#### STATED EXERCISE:
Copy, character for character, the lines running from the one with "Turn this picture" to the one with "# The origin", ends included. Leave out every other line.

3D code data
-- START --
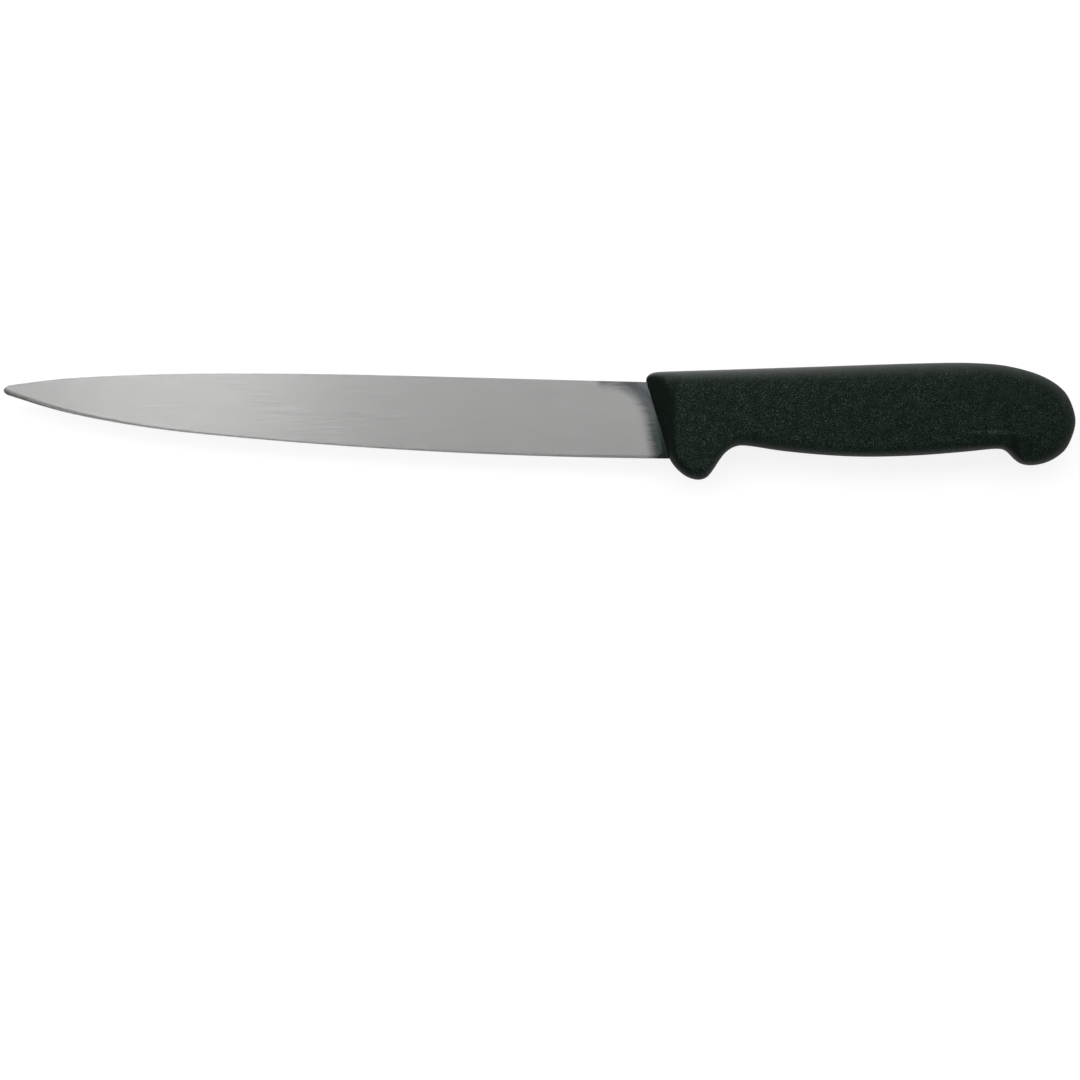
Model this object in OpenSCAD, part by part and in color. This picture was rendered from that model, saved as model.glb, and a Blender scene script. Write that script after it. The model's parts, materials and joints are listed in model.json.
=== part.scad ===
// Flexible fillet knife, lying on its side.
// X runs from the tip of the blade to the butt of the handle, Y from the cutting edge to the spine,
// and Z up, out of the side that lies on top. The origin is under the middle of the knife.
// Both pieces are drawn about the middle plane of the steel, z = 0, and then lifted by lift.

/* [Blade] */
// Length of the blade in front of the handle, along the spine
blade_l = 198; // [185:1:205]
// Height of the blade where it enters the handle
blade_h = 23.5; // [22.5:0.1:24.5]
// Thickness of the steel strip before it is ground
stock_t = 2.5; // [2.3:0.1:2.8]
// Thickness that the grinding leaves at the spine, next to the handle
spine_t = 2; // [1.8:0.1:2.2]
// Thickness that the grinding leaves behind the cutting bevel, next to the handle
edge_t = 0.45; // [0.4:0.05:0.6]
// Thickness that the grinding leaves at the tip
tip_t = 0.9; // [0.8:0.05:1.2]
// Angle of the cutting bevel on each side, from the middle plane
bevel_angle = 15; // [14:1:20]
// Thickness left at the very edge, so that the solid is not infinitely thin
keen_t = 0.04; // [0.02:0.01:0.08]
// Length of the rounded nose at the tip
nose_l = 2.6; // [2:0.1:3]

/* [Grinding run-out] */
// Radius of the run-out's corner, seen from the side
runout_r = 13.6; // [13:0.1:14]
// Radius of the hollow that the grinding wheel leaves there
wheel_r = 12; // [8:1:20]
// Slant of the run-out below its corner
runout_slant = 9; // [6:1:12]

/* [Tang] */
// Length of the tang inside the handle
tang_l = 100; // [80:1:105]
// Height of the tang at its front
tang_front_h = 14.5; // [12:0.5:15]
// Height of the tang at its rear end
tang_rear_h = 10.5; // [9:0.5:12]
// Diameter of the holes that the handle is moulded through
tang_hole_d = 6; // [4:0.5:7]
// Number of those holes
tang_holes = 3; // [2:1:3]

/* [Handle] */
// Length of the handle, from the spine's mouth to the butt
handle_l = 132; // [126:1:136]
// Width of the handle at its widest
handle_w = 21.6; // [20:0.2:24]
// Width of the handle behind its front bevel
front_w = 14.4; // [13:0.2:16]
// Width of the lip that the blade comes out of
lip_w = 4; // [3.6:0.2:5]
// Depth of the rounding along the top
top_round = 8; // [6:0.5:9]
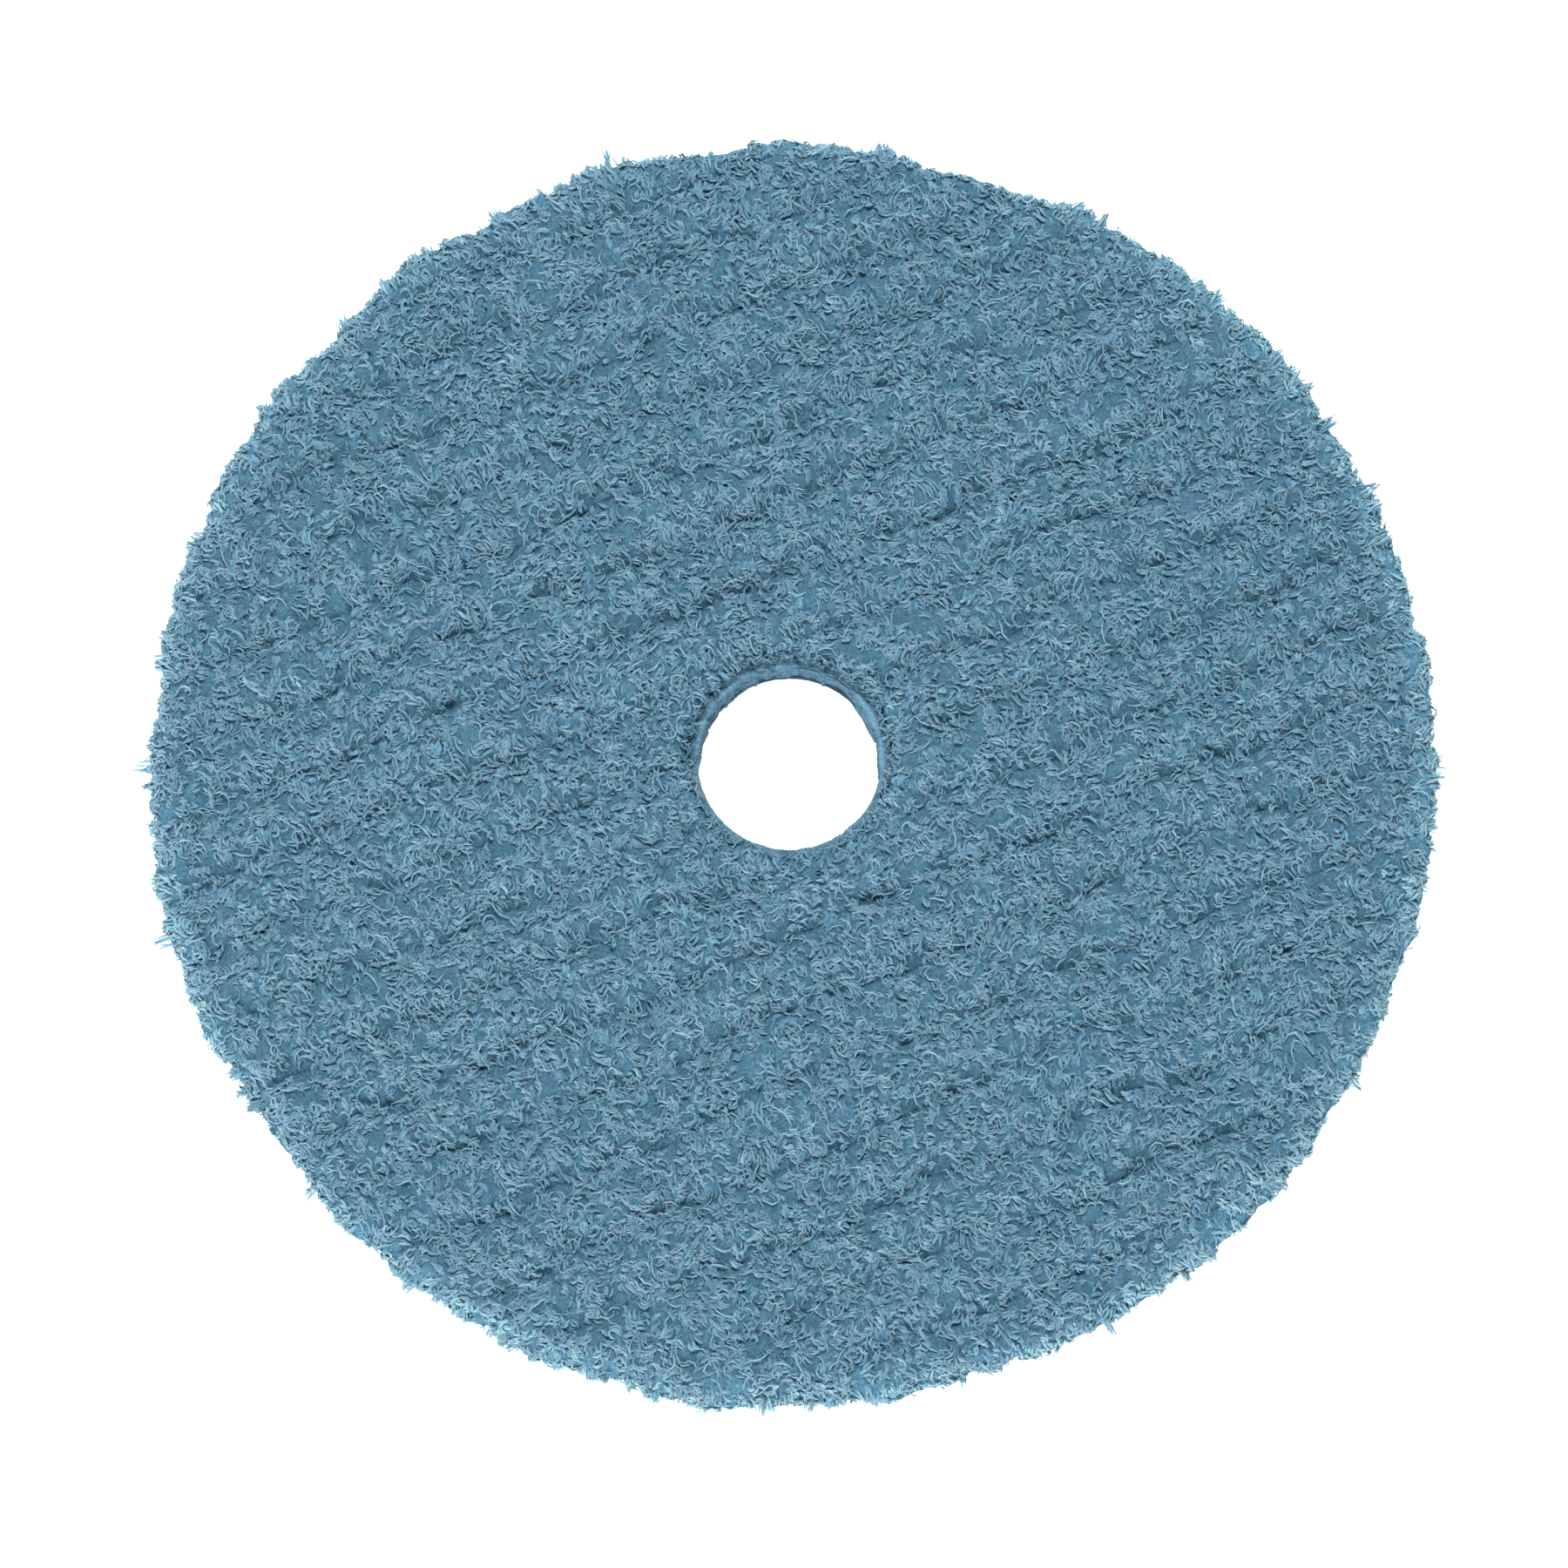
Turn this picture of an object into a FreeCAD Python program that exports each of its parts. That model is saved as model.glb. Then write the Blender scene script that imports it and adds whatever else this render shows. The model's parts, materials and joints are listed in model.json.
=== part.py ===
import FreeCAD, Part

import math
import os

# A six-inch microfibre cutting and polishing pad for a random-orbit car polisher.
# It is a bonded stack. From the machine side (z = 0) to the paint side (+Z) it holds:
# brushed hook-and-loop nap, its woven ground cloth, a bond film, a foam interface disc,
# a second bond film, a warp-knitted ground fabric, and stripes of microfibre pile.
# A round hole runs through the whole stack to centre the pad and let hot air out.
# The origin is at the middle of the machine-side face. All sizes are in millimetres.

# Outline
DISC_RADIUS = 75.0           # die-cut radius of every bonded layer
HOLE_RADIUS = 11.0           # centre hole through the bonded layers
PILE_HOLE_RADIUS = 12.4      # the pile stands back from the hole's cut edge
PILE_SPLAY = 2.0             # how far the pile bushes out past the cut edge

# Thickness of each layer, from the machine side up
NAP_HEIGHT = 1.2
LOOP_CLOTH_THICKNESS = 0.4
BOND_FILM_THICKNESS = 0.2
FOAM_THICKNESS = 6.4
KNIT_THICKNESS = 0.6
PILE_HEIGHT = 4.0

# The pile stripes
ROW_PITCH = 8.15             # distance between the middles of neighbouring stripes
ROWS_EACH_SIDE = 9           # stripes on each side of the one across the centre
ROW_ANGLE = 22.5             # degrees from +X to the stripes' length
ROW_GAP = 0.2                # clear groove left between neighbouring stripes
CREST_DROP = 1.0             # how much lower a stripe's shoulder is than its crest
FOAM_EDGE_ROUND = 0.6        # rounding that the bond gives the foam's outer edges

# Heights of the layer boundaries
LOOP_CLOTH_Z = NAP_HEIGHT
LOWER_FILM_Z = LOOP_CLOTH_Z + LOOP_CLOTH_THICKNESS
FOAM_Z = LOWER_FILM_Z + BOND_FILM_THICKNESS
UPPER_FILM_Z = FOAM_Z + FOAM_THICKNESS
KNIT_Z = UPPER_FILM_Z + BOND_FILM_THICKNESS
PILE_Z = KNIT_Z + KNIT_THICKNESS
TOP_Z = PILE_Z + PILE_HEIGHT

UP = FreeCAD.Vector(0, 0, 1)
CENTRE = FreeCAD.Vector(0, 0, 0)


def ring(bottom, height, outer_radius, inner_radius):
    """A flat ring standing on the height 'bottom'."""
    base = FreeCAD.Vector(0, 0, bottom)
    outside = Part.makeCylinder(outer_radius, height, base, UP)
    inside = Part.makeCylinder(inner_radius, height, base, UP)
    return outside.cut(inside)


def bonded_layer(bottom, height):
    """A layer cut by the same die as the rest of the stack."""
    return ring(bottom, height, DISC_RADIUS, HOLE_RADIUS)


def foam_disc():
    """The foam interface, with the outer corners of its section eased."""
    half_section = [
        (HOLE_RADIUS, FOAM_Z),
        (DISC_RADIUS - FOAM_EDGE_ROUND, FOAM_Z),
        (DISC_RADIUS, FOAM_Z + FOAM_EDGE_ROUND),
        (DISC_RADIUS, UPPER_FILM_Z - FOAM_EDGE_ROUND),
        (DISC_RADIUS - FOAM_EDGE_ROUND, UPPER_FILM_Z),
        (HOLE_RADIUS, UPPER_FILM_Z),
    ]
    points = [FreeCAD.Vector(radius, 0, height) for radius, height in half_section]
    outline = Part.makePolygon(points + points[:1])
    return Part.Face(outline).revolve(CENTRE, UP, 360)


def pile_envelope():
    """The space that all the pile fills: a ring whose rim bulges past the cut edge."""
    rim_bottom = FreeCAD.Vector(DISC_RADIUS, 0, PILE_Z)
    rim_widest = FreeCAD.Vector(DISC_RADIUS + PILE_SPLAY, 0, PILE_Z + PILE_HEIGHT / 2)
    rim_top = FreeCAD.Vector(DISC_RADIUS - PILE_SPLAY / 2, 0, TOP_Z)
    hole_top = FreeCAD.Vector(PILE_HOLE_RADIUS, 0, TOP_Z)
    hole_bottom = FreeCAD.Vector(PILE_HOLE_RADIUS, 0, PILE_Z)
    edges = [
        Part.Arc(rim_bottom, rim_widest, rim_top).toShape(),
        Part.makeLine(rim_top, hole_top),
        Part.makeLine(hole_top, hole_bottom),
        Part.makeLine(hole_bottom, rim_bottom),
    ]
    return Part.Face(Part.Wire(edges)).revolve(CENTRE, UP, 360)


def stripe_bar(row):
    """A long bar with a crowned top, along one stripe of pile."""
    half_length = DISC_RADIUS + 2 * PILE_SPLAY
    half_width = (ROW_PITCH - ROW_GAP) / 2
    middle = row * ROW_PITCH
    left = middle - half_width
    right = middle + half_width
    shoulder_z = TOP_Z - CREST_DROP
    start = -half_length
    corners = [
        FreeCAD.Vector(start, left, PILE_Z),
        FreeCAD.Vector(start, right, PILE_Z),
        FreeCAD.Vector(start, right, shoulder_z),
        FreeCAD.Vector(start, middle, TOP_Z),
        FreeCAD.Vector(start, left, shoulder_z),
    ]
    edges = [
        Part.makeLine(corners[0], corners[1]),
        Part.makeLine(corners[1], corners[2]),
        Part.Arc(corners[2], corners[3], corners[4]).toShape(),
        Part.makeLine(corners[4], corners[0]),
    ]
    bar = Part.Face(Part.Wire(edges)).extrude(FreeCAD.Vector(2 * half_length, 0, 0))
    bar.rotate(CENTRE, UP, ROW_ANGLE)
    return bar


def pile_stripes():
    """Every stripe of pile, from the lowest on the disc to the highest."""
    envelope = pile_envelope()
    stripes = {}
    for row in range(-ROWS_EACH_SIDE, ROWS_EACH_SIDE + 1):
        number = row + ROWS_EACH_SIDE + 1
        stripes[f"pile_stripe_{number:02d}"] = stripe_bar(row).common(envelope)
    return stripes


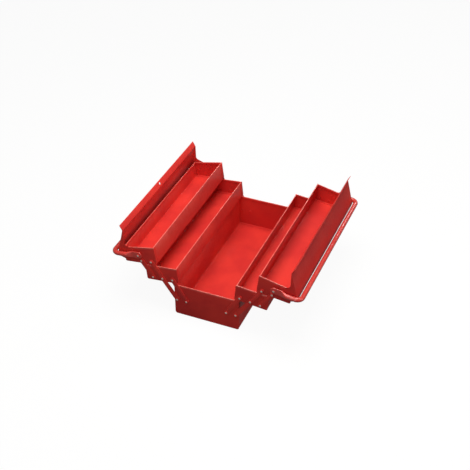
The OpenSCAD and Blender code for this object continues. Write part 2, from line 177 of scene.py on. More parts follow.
-- END --
#### RESPONSE:
Turn this picture of an object into a FreeCAD Python program that exports each of its parts. That model is saved as model.glb. Then write the Blender scene script that imports it and adds whatever else this render shows. The model's parts, materials and joints are listed in model.json.
=== part.py ===
import FreeCAD, Part

import math
import os

# A six-inch microfibre cutting and polishing pad for a random-orbit car polisher.
# It is a bonded stack. From the machine side (z = 0) to the paint side (+Z) it holds:
# brushed hook-and-loop nap, its woven ground cloth, a bond film, a foam interface disc,
# a second bond film, a warp-knitted ground fabric, and stripes of microfibre pile.
# A round hole runs through the whole stack to centre the pad and let hot air out.
# The origin is at the middle of the machine-side face. All sizes are in millimetres.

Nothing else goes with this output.